« Le meilleur film de fiction allemand », c’est ainsi que fut qualifié par la critique, lors de sa sortie en 1930, Les Hommes, le dimanche. Il n’est donc pas étonnant que Raymond Bellour choisisse de lui consacrer un numéro de la collection des éditions Yellow Now dévolue à des études de films. D’autant que cette œuvre très rare en France, qui se situe à la croisée de nombreux chemins, est nimbée de plus d’un mystère.
La première raison qui contribue à faire des Hommes, le dimanche un mythe réside sans doute dans la question de la paternité de l’œuvre. Si la réalisation, officiellement bicéphale, est attribuée à Robert Siodmak et Edgar Ulmer, les noms de futures grandes gloires se bousculent au générique : Billie Wilder (qui deviendra Billy en franchissant l’Atlantique), Fred Zinnemann, Curt Siodmak et Eugen Schüfftan. Qui a fait quoi dans ce chef d’oeuvre, peut-on attribuer un plan, ou une trouvaille, à l’un des membres de l’équipe plutôt qu’à un autre, peut-on sentir le génie personnel de ces artistes débutants dans cette oeuvre collective ? Sous la forme d’un whodunit hitchcockien, un chapitre du livre mène une enquête génétique du projet, rendue difficile par le peu de documents de tournage, ainsi que par leur nature – des témoignages qui s’avèrent souvent contradictoires.

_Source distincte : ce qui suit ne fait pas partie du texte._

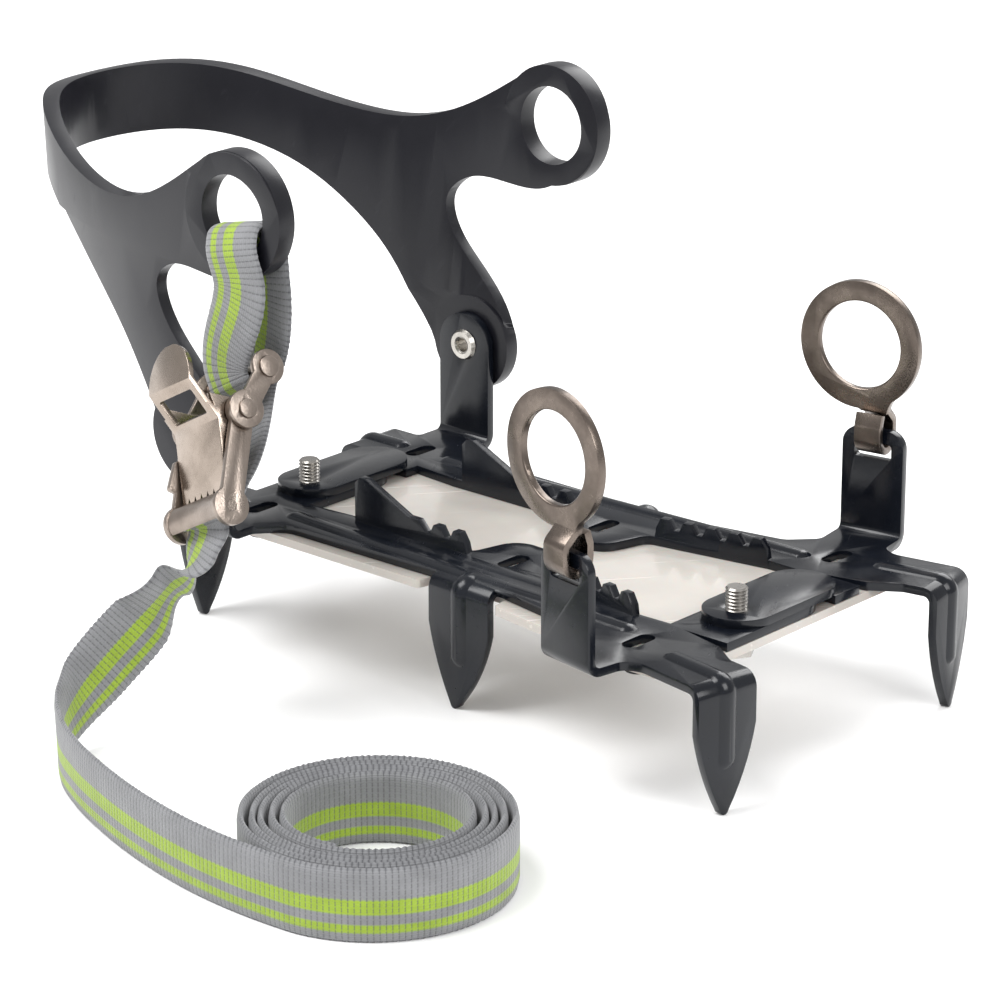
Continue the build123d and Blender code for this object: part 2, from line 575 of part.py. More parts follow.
pivot = (REAR_UPRIGHT_X, PIVOT_Z)
leg_inner_y = REAR_UPRIGHT_Y + SHEET / 2 + LEG_GAP
leg_outer_y = LEG_HALF_WIDTH + HEEL_WALL / 2 + 0.2
leg_edge = LEG_END_RADIUS - 0.2
relief_reach = LEG_END_RADIUS + 1 + RELIEF_DEPTH / tan(radians(RELIEF_SLOPE))
outer_form = heel_form(HEEL_WALL / 2)
inner_form = heel_form(-HEEL_WALL / 2)
raised_form = heel_form(HEEL_WALL / 2 + ARM_RAISE)
with BuildPart() as arm_band:
    add(raised_form)
    with BuildSketch(Plane.XY.offset(ARM_EDGE_Z)):
        with Locations((-100, 0)):
            Rectangle(260, 200)
    extrude(amount=80, mode=Mode.INTERSECT)
with BuildPart() as heel_piece:
    add(outer_form)
    add(arm_band.part)
    add(inner_form, mode=Mode.SUBTRACT)
    with BuildSketch(Plane.XZ.offset(-80)):
        with BuildLine():
            lug_top = (LUG_X - LUG_RADIUS * sin(radians(24)), LUG_Z + LUG_RADIUS * cos(radians(24)))
            lug_low = (LUG_X + 1, LUG_Z - LUG_RADIUS + 0.2)
            leg_back = (pivot[0] - leg_edge * cos(radians(14)), pivot[1] - leg_edge * sin(radians(14)))
            leg_front = (pivot[0] + leg_edge * cos(radians(16)), pivot[1] + leg_edge * sin(radians(16)))
            top_back = (-156.0, 114.4)
            low_back = (-156.0, 97.6)
            Spline(top_back, (-135.3, 115.4), (-116.6, 110.0), (-101.0, 106.6), (-88.5, 106.4),
                   (-76.8, 109.5),
                   (-63.4, 116.6), lug_top)
            Polyline(lug_top, (LUG_X, LUG_Z), lug_low)
            Spline(lug_low, (-60.5, 94.4), (-72.0, 93.4), (-76.8, 88.4), (-75.6, 81.6), (-69.0, 73.4),
                   (-60.2, 63.6),
                   leg_front)
            Polyline(leg_front, pivot, leg_back)
            Spline(leg_back, (-84.2, 60.0), (-92.9, 73.0), (-103.5, 83.2), (-113.9, 90.7), (-125.0, 96.2),
                   (-134.4, 99.0), (-143.0, 99.8), low_back)
            Line(low_back, top_back)
        make_face()
        with Locations((LUG_X, LUG_Z)):
            Circle(LUG_RADIUS - 0.1)
        with Locations(pivot):
            Circle(LEG_END_RADIUS - 0.4)
    extrude(amount=160, mode=Mode.INTERSECT)
    for turn in (-90, 90):
        start = (leg_inner_y - RELIEF_DEPTH) * (1 if turn < 0 else -1)
        with Locations(Location((pivot[0], start, pivot[1]), (turn, 0, 0))):
            Cone(relief_reach, LEG_END_RADIUS + 1, RELIEF_DEPTH,
                 align=(Align.CENTER, Align.CENTER, Align.MIN),
                 mode=Mode.SUBTRACT)
    for facing in (1, -1):
        with BuildSketch(Plane.XZ.offset(-facing * LUG_INNER_Y)):
            with Locations((LUG_X, LUG_Z)):
                Circle(LUG_RADIUS)
        extrude(amount=-facing * (LUG_OUTER_Y - LUG_INNER_Y))
        with BuildSketch(Plane.XZ.offset(-facing * leg_inner_y)):
            with Locations(pivot):
                Circle(LEG_END_RADIUS)
        extrude(amount=-facing * (leg_outer_y - leg_inner_y))
        with BuildSketch(Plane.XZ.offset(-facing * (LUG_INNER_Y - 4))):
            with Locations((LUG_X, LUG_Z)):
                Circle(LUG_HOLE / 2)
        extrude(amount=-facing * (LUG_OUTER_Y - LUG_INNER_Y + 8), mode=Mode.SUBTRACT)
        with BuildSketch(Plane.XZ.offset(-facing * (leg_inner_y - 2))):
            with Locations(pivot):
                Circle(RIVET_DIAMETER / 2 + FIT)
        extrude(amount=-facing * (leg_outer_y - leg_inner_y + 4), mode=Mode.SUBTRACT)
heel_piece.part.label = "heel_piece"
export_step(heel_piece.part, "parts/heel_piece.step")

# ---- hollow rivets and washers at the two pivots ----
rivet_inner = REAR_UPRIGHT_Y - SHEET / 2
rivet_profile = [
    (RIVET_BORE / 2, rivet_inner - RIVET_HEAD_HEIGHT + 0.3), (RIVET_BORE / 2 + 0.5,
                                                              rivet_inner - RIVET_HEAD_HEIGHT),
    (RIVET_HEAD / 2 - 0.5, rivet_inner - RIVET_HEAD_HEIGHT), (RIVET_HEAD / 2, rivet_inner),
    (RIVET_DIAMETER / 2, rivet_inner), (RIVET_DIAMETER / 2, leg_outer_y), (RIVET_HEAD / 2, leg_outer_y),
    (RIVET_HEAD / 2 - 0.5, leg_outer_y + RIVET_HEAD_HEIGHT),
    (RIVET_BORE / 2 + 0.5, leg_outer_y + RIVET_HEAD_HEIGHT), (RIVET_BORE / 2,
                                                              leg_outer_y + RIVET_HEAD_HEIGHT - 0.3)]
with BuildPart() as one_rivet:
    with BuildSketch(Plane.XY):
        with BuildLine():
            Polyline(*rivet_profile, close=True)
        make_face()
    revolve(axis=Axis.Y)
with BuildPart() as pivot_rivets:
    with Locations((pivot[0], 0, pivot[1])):
        add(one_rivet.part)
    mirror(about=Plane.XZ)
pivot_rivets.part.label = "pivot_rivets"
export_step(pivot_rivets.part, "parts/pivot_rivets.step")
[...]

Tourné muet quelques mois après l’apparition du parlant, Les Hommes, le dimanche se présente, dès le premier carton, comme « un film sans acteurs ». Raymond Bellour s’intéresse à cette oscillation permanente entre scènes documentaires et moments fictionnels. Au début du film, un jeune couple se dispute, et leur désaccord les pousse à découper sadiquement les portraits de stars, collectionnés et épinglés sur le mur de leur chambre. L’aspect lisse des images des comédiens professionnels, posant sur les photos, bien mis et maquillés, contraste avec le physique sans apprêt des non acteurs. Le jeune homme refusera d’aller au cinéma, et partira seul, le lendemain matin, chercher « l’aventure au coin de la rue », dans la vraie vie. Le souffle de la vie au naturel plutôt que les fards du cinéma institutionnel, voilà, nous dit Bellour, ce que prétend chercher le film.
Sous une forme très libre, le récit suit les chassé-croisés de cinq jeunes gens berlinois pour qui arrive le moment attendu toute la semaine : le dimanche. À l’image de cet instant de liberté dont jouissent ses personnages, le film vagabonde entre plusieurs genres, lieux, ambiances, commence par le tumulte de la grande ville pour continuer dans les grandes étendues de la plage du lac Wannsee, proche de Berlin. Le mouvement permanent du film se voit un temps interrompu lors l’émouvante séquence dans laquelle un photographe prend des clichés des passants, tous âges confondus. Le cours du film se fige alors à plusieurs reprises, s’arrêtant pour observer les traits de ses contemporains : faire le portrait au naturel d’une génération travers des instantanés. Fidèle à son intérêt pour la confrontation des images fixes et animées, Raymond Bellour consacre un chapitre à cette scène précise.
Rarement une étude sur un film aura joué à ce point le mimétisme avec l’objet de son attention. Là où le film change sans arrêt d’humeur, passant sans ambages du tumulte urbain au calme bucolique, l’ouvrage de Raymond Bellour saute, dans une même phrase, de l’étude d’un plan à des considérations ontologiques sur le cinéma. Le texte papillonne d’une idée à la suivante, suit une piste avant de passer à une autre. Construit en chapitres déliés les uns des autres, le livre s’attache à décrire des images du film, mais aussi étudier l’admiration que lui voue Jean-Luc Godard qui aime à le citer. Puis se consacre à des comparaisons avec d’autres films, d’hier ou d’aujourd’hui, cherchant des échos du côté de Boris Barnet ou Dziga Vertov, ou tissant également des parallèles avec Jia Zhang-ke. En multipliant les points d’entrée dans le film, le texte de Raymond Bellour, loin d’apporter des réponses aux énigmes qui semblent sourdre du film allemand, distille un entrelacs d’idées éparses qui tirent souvent vers la confusion.